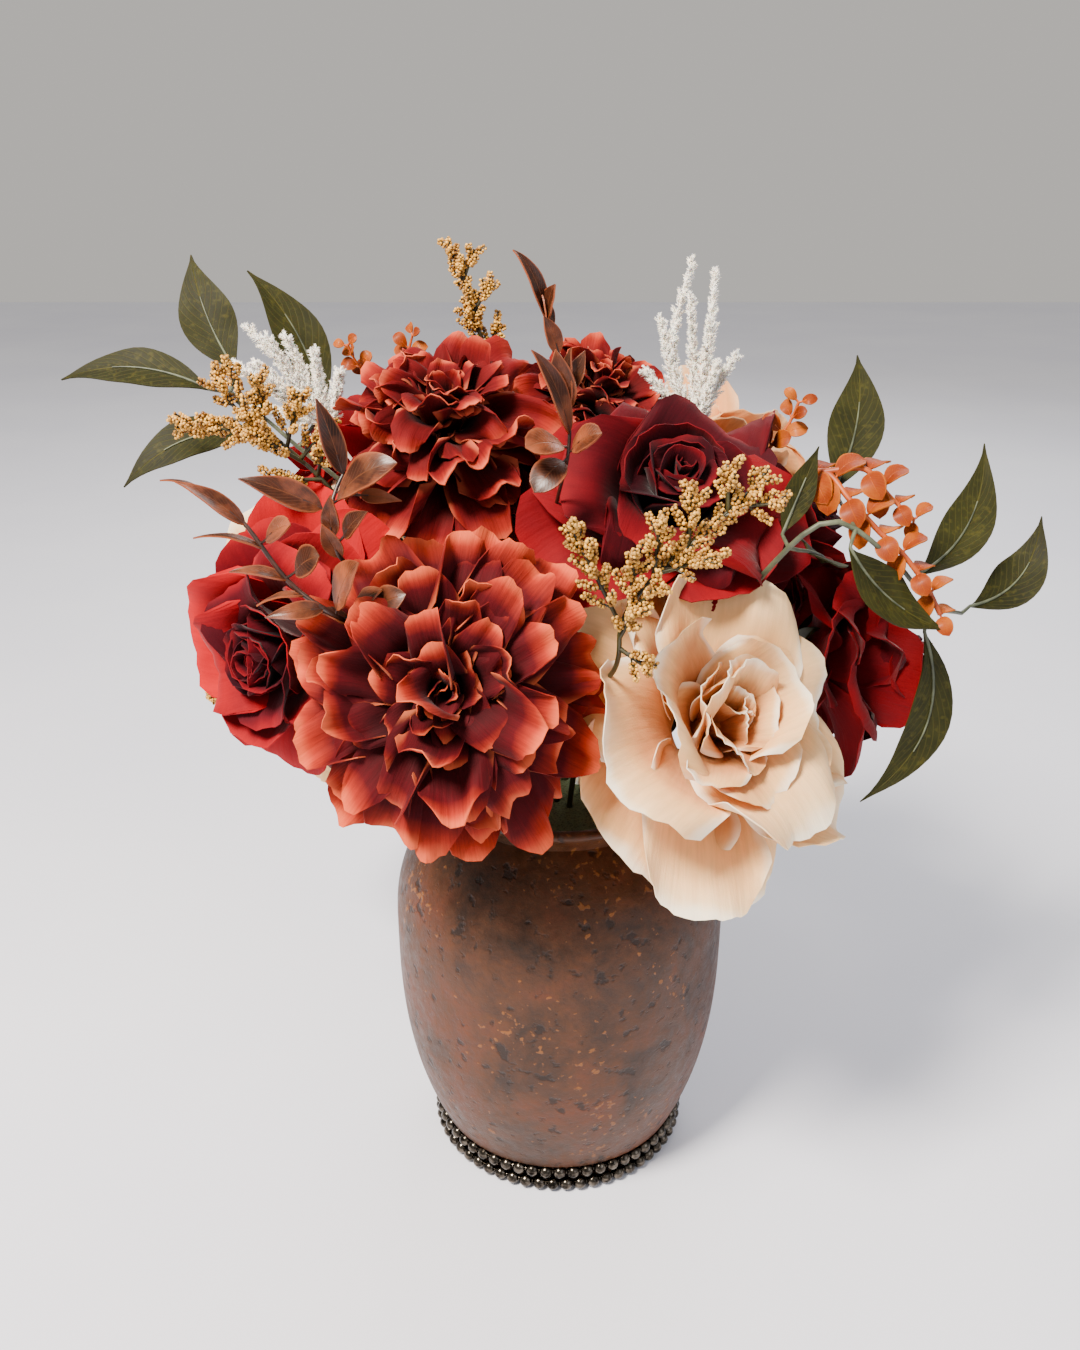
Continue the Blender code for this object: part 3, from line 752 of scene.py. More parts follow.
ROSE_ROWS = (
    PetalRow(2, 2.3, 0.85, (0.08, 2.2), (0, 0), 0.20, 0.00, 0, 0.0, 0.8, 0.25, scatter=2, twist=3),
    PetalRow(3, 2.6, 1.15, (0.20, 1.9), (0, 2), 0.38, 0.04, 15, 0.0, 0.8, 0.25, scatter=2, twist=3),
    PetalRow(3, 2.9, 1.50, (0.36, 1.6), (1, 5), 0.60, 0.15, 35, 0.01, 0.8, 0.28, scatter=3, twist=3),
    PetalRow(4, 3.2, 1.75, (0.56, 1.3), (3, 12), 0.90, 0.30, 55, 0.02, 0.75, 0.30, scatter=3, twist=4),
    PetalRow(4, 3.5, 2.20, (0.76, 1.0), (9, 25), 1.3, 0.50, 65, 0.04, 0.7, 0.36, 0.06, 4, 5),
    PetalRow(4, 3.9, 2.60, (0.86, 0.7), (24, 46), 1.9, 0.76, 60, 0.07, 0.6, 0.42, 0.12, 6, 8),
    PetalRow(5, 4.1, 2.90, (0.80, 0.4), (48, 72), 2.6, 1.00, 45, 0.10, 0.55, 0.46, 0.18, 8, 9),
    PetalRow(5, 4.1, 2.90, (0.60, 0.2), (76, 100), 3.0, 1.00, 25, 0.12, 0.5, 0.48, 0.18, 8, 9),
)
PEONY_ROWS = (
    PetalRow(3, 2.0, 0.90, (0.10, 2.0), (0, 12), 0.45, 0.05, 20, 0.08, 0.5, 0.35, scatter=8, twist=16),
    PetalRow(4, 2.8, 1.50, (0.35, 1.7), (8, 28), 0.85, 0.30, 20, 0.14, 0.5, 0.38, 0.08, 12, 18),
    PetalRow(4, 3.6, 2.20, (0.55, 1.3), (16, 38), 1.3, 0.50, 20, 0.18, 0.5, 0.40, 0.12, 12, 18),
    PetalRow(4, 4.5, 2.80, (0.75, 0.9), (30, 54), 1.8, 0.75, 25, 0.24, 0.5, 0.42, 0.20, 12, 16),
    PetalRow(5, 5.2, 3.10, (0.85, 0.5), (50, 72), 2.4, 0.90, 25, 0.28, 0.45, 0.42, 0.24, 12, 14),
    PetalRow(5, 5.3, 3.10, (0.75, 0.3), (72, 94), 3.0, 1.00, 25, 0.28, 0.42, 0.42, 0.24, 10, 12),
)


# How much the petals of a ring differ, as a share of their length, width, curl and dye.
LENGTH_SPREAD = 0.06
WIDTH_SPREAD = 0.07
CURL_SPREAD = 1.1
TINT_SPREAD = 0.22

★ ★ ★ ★

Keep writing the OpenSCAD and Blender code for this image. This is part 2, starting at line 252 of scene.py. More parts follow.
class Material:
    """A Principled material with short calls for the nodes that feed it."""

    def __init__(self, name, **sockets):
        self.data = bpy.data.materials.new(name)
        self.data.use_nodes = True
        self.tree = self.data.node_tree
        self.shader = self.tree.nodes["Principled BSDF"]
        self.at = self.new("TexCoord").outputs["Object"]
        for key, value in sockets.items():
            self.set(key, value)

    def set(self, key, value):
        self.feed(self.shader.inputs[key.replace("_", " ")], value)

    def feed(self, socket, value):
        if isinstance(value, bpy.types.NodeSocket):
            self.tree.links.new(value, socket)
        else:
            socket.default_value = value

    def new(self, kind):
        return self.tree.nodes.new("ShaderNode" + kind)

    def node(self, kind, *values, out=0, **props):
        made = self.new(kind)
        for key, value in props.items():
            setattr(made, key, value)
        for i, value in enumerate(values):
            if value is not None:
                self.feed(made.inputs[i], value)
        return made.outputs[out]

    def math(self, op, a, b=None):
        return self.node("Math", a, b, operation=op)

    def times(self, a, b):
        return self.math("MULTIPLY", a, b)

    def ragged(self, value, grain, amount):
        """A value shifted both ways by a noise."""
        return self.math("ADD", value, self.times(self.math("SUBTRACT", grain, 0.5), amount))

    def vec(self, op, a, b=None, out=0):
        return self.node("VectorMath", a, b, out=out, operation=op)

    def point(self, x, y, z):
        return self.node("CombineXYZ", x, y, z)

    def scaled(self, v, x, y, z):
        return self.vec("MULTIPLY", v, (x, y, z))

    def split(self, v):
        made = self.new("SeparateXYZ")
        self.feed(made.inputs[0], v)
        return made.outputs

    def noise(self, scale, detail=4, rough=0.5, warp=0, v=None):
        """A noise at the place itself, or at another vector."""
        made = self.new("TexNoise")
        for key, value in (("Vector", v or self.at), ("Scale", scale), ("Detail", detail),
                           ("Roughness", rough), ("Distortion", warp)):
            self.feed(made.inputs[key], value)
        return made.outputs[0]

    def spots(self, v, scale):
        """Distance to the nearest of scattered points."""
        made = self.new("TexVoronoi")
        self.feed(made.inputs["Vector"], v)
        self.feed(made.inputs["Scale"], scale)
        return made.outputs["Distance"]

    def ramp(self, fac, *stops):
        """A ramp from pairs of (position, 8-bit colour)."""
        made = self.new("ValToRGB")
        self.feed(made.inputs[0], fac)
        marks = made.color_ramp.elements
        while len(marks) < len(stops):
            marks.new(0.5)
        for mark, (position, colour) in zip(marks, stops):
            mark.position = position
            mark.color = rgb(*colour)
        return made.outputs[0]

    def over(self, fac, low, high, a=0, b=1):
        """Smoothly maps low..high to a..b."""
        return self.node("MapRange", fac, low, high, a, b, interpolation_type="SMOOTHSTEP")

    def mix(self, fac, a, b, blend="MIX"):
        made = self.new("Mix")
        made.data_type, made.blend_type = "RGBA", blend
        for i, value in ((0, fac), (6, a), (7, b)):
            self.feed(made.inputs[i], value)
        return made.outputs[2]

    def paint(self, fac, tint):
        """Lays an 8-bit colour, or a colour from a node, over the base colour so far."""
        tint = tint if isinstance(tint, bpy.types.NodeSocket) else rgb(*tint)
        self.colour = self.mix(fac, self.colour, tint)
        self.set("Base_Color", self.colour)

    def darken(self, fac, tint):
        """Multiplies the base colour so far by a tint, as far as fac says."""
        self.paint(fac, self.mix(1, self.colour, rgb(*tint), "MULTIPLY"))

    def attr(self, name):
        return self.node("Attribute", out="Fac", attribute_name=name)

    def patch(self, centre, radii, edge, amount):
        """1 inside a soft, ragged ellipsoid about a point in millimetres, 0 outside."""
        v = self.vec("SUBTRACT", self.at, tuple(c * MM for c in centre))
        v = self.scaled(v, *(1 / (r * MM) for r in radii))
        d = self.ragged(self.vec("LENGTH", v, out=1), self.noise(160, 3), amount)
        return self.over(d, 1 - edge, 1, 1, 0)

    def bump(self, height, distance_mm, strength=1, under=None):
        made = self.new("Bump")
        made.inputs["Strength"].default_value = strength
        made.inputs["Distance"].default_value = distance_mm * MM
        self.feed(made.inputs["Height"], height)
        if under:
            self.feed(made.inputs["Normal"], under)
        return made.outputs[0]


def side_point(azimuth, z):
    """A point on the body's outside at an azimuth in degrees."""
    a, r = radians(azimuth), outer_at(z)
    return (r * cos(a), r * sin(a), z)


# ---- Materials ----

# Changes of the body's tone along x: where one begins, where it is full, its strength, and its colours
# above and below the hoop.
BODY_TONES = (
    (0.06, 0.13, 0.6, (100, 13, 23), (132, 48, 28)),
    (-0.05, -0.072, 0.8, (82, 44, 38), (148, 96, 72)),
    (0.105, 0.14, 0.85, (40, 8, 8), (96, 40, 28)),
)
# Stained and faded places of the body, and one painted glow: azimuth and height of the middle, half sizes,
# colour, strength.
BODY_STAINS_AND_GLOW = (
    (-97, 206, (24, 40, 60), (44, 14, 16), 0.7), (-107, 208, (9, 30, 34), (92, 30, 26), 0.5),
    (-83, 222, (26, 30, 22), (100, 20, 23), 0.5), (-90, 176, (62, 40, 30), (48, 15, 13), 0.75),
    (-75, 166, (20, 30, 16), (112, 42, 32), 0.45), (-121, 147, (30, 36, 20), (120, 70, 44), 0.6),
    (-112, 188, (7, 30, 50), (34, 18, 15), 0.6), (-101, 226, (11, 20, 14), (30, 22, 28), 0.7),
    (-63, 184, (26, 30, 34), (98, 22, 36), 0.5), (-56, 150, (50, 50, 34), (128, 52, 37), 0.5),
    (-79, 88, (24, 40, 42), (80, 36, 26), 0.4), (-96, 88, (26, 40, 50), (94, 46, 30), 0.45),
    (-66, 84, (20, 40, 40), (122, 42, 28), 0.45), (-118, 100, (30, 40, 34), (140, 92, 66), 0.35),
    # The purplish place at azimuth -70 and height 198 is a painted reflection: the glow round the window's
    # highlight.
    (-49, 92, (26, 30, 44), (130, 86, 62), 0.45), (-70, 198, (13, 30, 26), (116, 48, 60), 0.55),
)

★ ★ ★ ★

GIVEN REQUEST —
Between the line containing "Keep writing the" and the line containing "socket.default_value = value" lies the part to return. Return it exactly, counting both of those lines.

RESPONSE TO THE EXERCISE —
Keep writing the OpenSCAD and Blender code for this image. This is part 2, starting at line 252 of scene.py. More parts follow.
class Material:
    """A Principled material with short calls for the nodes that feed it."""

    def __init__(self, name, **sockets):
        self.data = bpy.data.materials.new(name)
        self.data.use_nodes = True
        self.tree = self.data.node_tree
        self.shader = self.tree.nodes["Principled BSDF"]
        self.at = self.new("TexCoord").outputs["Object"]
        for key, value in sockets.items():
            self.set(key, value)

    def set(self, key, value):
        self.feed(self.shader.inputs[key.replace("_", " ")], value)

    def feed(self, socket, value):
        if isinstance(value, bpy.types.NodeSocket):
            self.tree.links.new(value, socket)
        else:
            socket.default_value = value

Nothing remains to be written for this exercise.